▶ _The problem_
Extract from the listing each line in which the word "Blender" appears.

▶ _Excerpted records_
◇ ◇ ◇

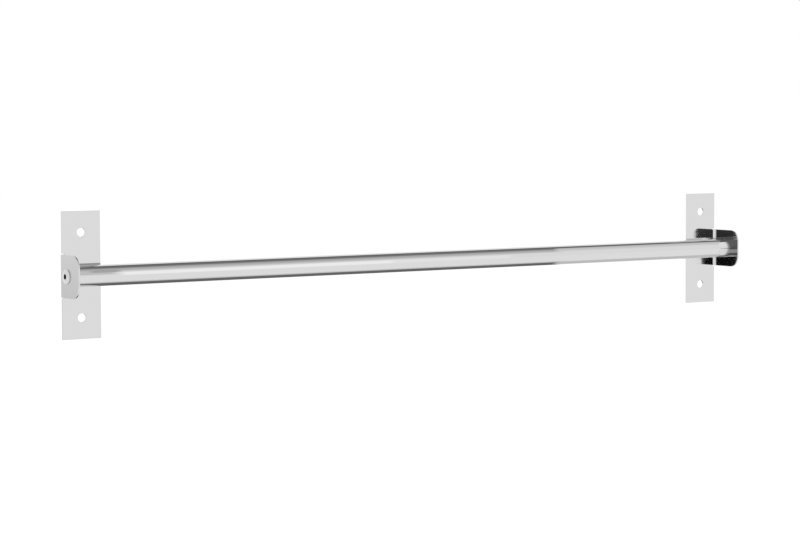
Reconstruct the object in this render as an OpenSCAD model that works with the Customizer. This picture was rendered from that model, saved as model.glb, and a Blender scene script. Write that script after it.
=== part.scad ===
// Wall-mounted clothes rail: a round tube held by its ends between two brackets.
// Each bracket is one flat plate with a tab folded forward at its outer edge.
// The tube fills the space between the tabs. A plug with a captive nut sits in
// each end of the tube, and a low-headed screw through the tab pulls it tight.
// The wall is the plane y = 0 and the object stands out towards -Y. X runs along
// the rail and Z is up. The origin is midway between the brackets at rail height.

/* [Rail] */
// Length over the outer faces of the two tabs
overall_l = 1000; // [300:10:1600]
// Outside diameter of the tube
tube_d = 25; // [22:0.5:30]
// Wall thickness of the tube
tube_wall = 1.5; // [1:0.1:2]
// Distance from the wall to the middle of the tube
axis_out = 20; // [18:0.5:30]

/* [Bracket sheet] */
// Thickness of the sheet
sheet_t = 2; // [1.5:0.1:3]
// Width of the wall plate
plate_w = 50; // [40:1:80]
// Height of the wall plate
plate_h = 150; // [125:1:220]
// Inside radius of the fold
fold_r = 3; // [2:0.5:3.5]
// Height of the gap cut beside the fold so that the sheet can bend cleanly
relief_h = 1.2; // [0.8:0.1:3]
// How far the gap runs into the plate past the start of the fold
relief_in = 0.8; // [0.4:0.1:2]

/* [Tab] */
// Height of the tab
tab_h = 50; // [38:1:60]
// Distance from the wall to the tab's front edge
tab_out = 50; // [45:1:70]
// Radius of the tab's two front corners
tab_r = 15; // [4:0.5:18]
// How far the tab's outer face stands past the plate's outer edge
tab_past = 2.5; // [1:0.5:4]

/* [Wall holes] */
// Diameter of the two screw holes in each plate
wall_hole_d = 10.5; // [5:0.5:12]
// Distance between the two holes of a plate
wall_hole_gap = 100; // [80:1:110]

/* [End screw] */
// Diameter of the screw's shank
screw_d = 8; // [6:0.5:9]
// Length of the shank under the head
screw_l = 27; // [25:1:34]
// Bevel at the tip of the shank
screw_tip = 1; // [0.5:0.25:1.5]
// Diameter of the low head
head_d = 17.5; // [15:0.5:20]
// Full height of the low head
head_h = 3; // [2.5:0.25:4]
// Height of the head's straight rim below its dome
head_rim = 1.4; // [0.8:0.1:2]
// Width across flats of the hexagon socket
socket_af = 6; // [4:0.5:6]
// Depth of the hexagon socket
socket_l = 4; // [2.5:0.25:5]

/* [End plug] */
// Length of the plug
plug_l = 28; // [25:1:36]
// Length of the smooth collar at the plug's outer end
collar_l = 4; // [2:0.5:6]
// Number of barbed rings behind the collar
barb_n = 4; // [2:1:4]
// Distance from one ring to the next
barb_step = 5; // [4:0.25:5]
// Length of a ring's slope
barb_l = 2.5; // [1.5:0.25:3.5]
// Height of a ring above the plug's core
barb_h = 1.2; // [0.6:0.1:1.4]
// Bevel at the plug's inner end
nose = 1; // [0.5:0.1:1.5]

/* [Captive nut] */
// Width across flats of the nut
nut_af = 13; // [10:0.5:13]
// Thickness of the nut
nut_h = 6.5; // [5:0.5:7]
// Depth that the nut lies in from the plug's inner end
nut_in = 1; // [0.5:0.25:2]

/* [Fits] */
// Gap left between faces that bear on each other
face_gap = 0.1; // [0.05:0.05:0.2]
// Play of the screw in the tab and the plug, on the diameter
screw_play = 0.5; // [0.3:0.1:0.8]
// Play of the screw in the nut, on the diameter
thread_play = 0.2; // [0.1:0.05:0.3]
// Play of the plug's rings in the tube, on the diameter
ring_play = 0.2; // [0.1:0.05:0.4]
// Play of the nut in its pocket, across the flats
nut_play = 0.3; // [0.2:0.05:0.5]

/* [Hidden] */
$fn = 96;
eps = 1;
chrome = [0.82, 0.83, 0.84];
zinc = [0.7, 0.71, 0.72];
nylon = [0.12, 0.12, 0.13];

// Places along X on the right-hand end
tab_face = overall_l / 2;
tab_in = tab_face - sheet_t;
plate_edge = tab_face - tab_past;
fold_x = tab_in - fold_r;
hole_x = plate_edge - plate_w / 2;
plug_x = tab_in - face_gap;

// Sizes that follow from the fits
tube_l = 2 * (tab_in - face_gap);
bore_d = tube_d - 2 * tube_wall;
ring_d = bore_d - ring_play;
core_d = ring_d - 2 * barb_h;
screw_hole_d = screw_d + screw_play;
pocket_af = nut_af + nut_play;
pocket_l = nut_h + nut_in + face_gap;
fold_y = sheet_t + fold_r;

// Distance across corners of a hexagon, from its distance across flats
function corners(across_flats) = across_flats / cos(30);

// What is drawn for the right-hand end, or its mirror image for the left
module on_end(side) {
    if (side > 0) children();
    else mirror([1, 0, 0]) children();
}

// Stands a shape that is drawn upright on the rail's axis, pointing outwards
module point_out(x) {
    translate([x, -axis_out, 0]) rotate([0, 90, 0]) children();
}

// The same, pointing in towards the middle of the rail
module point_in(x) {
    translate([x, -axis_out, 0]) rotate([0, -90, 0]) children();
}

// The flat plate, with its wall holes and the space that the fold takes
module wall_plate() {
    difference() {
        translate([plate_edge - plate_w, -sheet_t, -plate_h / 2]) cube([plate_w, sheet_t, plate_h]);
        for (up = [-1, 1]) {
            translate([hole_x, eps, up * wall_hole_gap / 2])
                rotate([90, 0, 0]) cylinder(h = sheet_t + 2 * eps, d = wall_hole_d);
            translate([fold_x - relief_in, -sheet_t - eps, up * (tab_h + relief_h) / 2 - relief_h / 2])
                cube([tab_past + fold_r + sheet_t, sheet_t + 2 * eps, relief_h]);
        }
        translate([fold_x, -sheet_t - eps, -tab_h / 2])
            cube([sheet_t + fold_r + eps, sheet_t + 2 * eps, tab_h]);
    }
}

// The quarter ring of sheet that turns the plate into the tab
module fold() {
    translate([fold_x, -fold_y, -tab_h / 2])
        linear_extrude(tab_h)
            intersection() {
                difference() {
                    circle(r = fold_r + sheet_t);
                    circle(r = fold_r);
                }
                square(fold_r + sheet_t);
            }
}

// Outline of the tab, seen along the rail: straight at the fold, round at the front
module tab_outline() {
    translate([-(tab_out - tab_r), -tab_h / 2]) square([tab_out - tab_r - fold_y, tab_h]);
    translate([-tab_out, -(tab_h / 2 - tab_r)]) square([tab_r, tab_h - 2 * tab_r]);
    for (up = [-1, 1])
        translate([-(tab_out - tab_r), up * (tab_h / 2 - tab_r)]) circle(r = tab_r);
}

// The tab that closes the end of the tube, with the hole for its screw
module tab() {
    difference() {
        translate([tab_in, 0, 0]) rotate([90, 0, 90]) linear_extrude(sheet_t) tab_outline();
        point_out(tab_in - eps) cylinder(h = sheet_t + 2 * eps, d = screw_hole_d);
    }
}

module bracket() {
    color(chrome) union() {
        wall_plate();
        fold();
        tab();
    }
}

// Half of the plug's section: a collar, then barbed rings that slope towards the
// inner end, so that the plug pushes in easily and grips when it is pulled
module plug_section() {
    rings = [for (i = [0:barb_n - 1]) collar_l + (i + 1) * barb_step - barb_l];
    polygon(concat(
        [[0, 0], [ring_d / 2, 0], [ring_d / 2, collar_l], [core_d / 2, collar_l]],
        [for (h = rings) each [[core_d / 2, h], [ring_d / 2, h], [core_d / 2, h + barb_l]]],
        [[core_d / 2, plug_l - nose], [core_d / 2 - nose, plug_l], [0, plug_l]]
    ));
}

module end_plug() {
    color(nylon) point_in(plug_x) difference() {
        rotate_extrude() plug_section();
        translate([0, 0, -eps]) cylinder(h = plug_l + 2 * eps, d = screw_hole_d);
        translate([0, 0, plug_l - pocket_l])
            cylinder(h = pocket_l + eps, d = corners(pocket_af), $fn = 6);
    }
}

// A hexagon nut, its corners turned away by a cone on both faces
module captive_nut() {
    bevel_d = corners(nut_af) + nut_h / tan(30);
    color(zinc) point_in(plug_x - plug_l + pocket_l - face_gap) difference() {
        intersection() {
            cylinder(h = nut_h, d = corners(nut_af), $fn = 6);
            cylinder(h = nut_h, d1 = nut_af, d2 = bevel_d);
            cylinder(h = nut_h, d1 = bevel_d, d2 = nut_af);
        }
        translate([0, 0, -eps]) cylinder(h = nut_h + 2 * eps, d = screw_d + thread_play);
    }
}

// Low round head with a shallow dome over a straight rim
module screw_head() {
    rise = head_h - head_rim;
    dome_r = (pow(head_d / 2, 2) + pow(rise, 2)) / (2 * rise);
    intersection() {
        cylinder(h = head_h, d = head_d);
        translate([0, 0, head_h - dome_r]) sphere(r = dome_r);
    }
}

module end_screw() {
    color(chrome) point_out(tab_face + face_gap) difference() {
        union() {
            screw_head();
            translate([0, 0, -screw_l + screw_tip]) cylinder(h = screw_l - screw_tip, d = screw_d);
            translate([0, 0, -screw_l])
                cylinder(h = screw_tip, d1 = screw_d - 2 * screw_tip, d2 = screw_d);
        }
        translate([0, 0, head_h - socket_l])
            cylinder(h = socket_l + eps, d = corners(socket_af), $fn = 6);
    }
}

module left_bracket() on_end(-1) bracket();
module right_bracket() on_end(1) bracket();
module left_end_plug() on_end(-1) end_plug();
module right_end_plug() on_end(1) end_plug();
module left_captive_nut() on_end(-1) captive_nut();
module right_captive_nut() on_end(1) captive_nut();
module left_end_screw() on_end(-1) end_screw();
module right_end_screw() on_end(1) end_screw();

module rail_tube() {
    color(chrome) point_out(-tube_l / 2) difference() {
        cylinder(h = tube_l, d = tube_d);
        translate([0, 0, -eps]) cylinder(h = tube_l + 2 * eps, d = bore_d);
    }
}

left_bracket();
right_bracket();
rail_tube();
left_end_plug();
right_end_plug();
left_captive_nut();
right_captive_nut();
left_end_screw();
right_end_screw();
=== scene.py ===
# %% [markdown]
# # A chromed clothes rail
# This lesson dresses a wall-mounted clothes rail. The rail is a round steel tube held by its ends
# between two folded steel brackets. Nearly all of the steel that shows is bright chromium plate, so
# the lesson is mostly about two things: very clean meshes, because a mirror shows every dent in
# them, and a studio that gives the mirror something to reflect.

# %% Load the fixed frame
import math

import bmesh
import bpy
from mathutils import Matrix, Vector


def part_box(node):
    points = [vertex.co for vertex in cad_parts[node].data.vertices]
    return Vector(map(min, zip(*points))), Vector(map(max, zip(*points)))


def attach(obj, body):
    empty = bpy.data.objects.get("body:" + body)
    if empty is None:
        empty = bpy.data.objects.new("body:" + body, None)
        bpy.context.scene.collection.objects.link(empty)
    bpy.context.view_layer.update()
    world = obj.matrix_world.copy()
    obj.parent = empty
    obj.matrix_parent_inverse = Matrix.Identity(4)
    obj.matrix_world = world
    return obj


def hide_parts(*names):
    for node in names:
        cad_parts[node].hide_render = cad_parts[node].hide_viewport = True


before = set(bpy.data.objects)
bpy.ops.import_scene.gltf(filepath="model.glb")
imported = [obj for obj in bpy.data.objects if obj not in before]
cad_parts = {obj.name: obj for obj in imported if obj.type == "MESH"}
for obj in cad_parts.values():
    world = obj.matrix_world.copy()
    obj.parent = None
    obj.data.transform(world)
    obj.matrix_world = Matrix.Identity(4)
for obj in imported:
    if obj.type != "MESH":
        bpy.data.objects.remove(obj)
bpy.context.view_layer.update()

MM = 0.001

# %% [markdown]
# ## Sizes
# The mesh code works in millimetres and turns them to metres at the very end. The big sizes are
# read from the loaded parts, so that the pieces here can't drift away from them. Sizes that a box
# can't give, such as the sheet's thickness, repeat the part's own. Those of the finish, such as how
# far an edge is rounded, are chosen here, in the cells that use them.

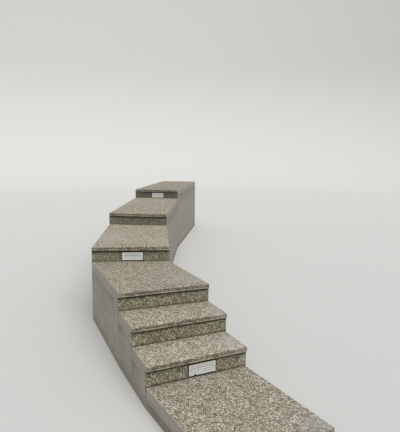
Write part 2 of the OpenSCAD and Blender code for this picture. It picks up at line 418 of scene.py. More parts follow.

◇ ◇ ◇

▶ _Right answer_
Reconstruct the object in this render as an OpenSCAD model that works with the Customizer. This picture was rendered from that model, saved as model.glb, and a Blender scene script. Write that script after it.
Write part 2 of the OpenSCAD and Blender code for this picture. It picks up at line 418 of scene.py. More parts follow.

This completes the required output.